What Money Can't Buy

"I have maxed out the Visa, moved on to the Citibank debit card, and am tapping the ATM like an Iraqi guerrilla pulling crude from the pipeline."

After that, writer Judith Levine decided to go a year without buying anything but essentials. Among other things, that meant no processed food, clothes, CDs or (gasp) books. An account of her withdrawal from the marketplace, Not Buying It, has just been published, and the Christian Science Monitor calls it an "engaging and thought-provoking chronicle"

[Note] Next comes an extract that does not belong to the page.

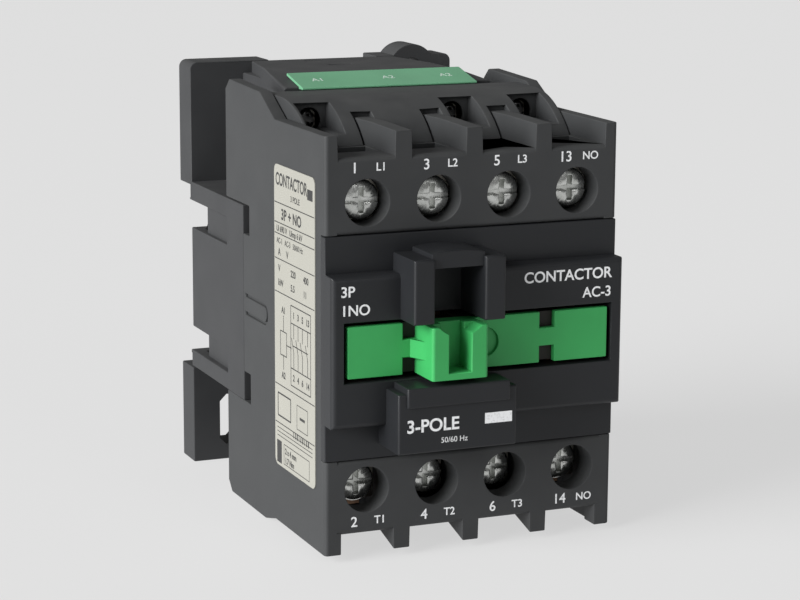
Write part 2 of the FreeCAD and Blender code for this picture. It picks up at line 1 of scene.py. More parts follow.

Sadly, as the reviewer says, "Living without buying is hard, she confesses again and again, and not because she finds herself hungry, cold, or lacking any true essential. Rather, it's hard, she comes to realize because - like it or not - what we buy defines us. It gives us status, it creates a space for us, and it allows us to commune with others. To stop buying, Levine discovered, leaves one in a sometimes shadowy - and occasionally even boring - netherworld."

1 Comments:

  • Thanks, sage, for this link. Being a bit of an anti-consumer myself, I find this line of thinking very refreshing. While I agree with buying giving us status and all that, I hazard to offer that it's all our own undoing. What we sow, so shall we and so on. This book only proves that it IS possible to buy less and have an identity more.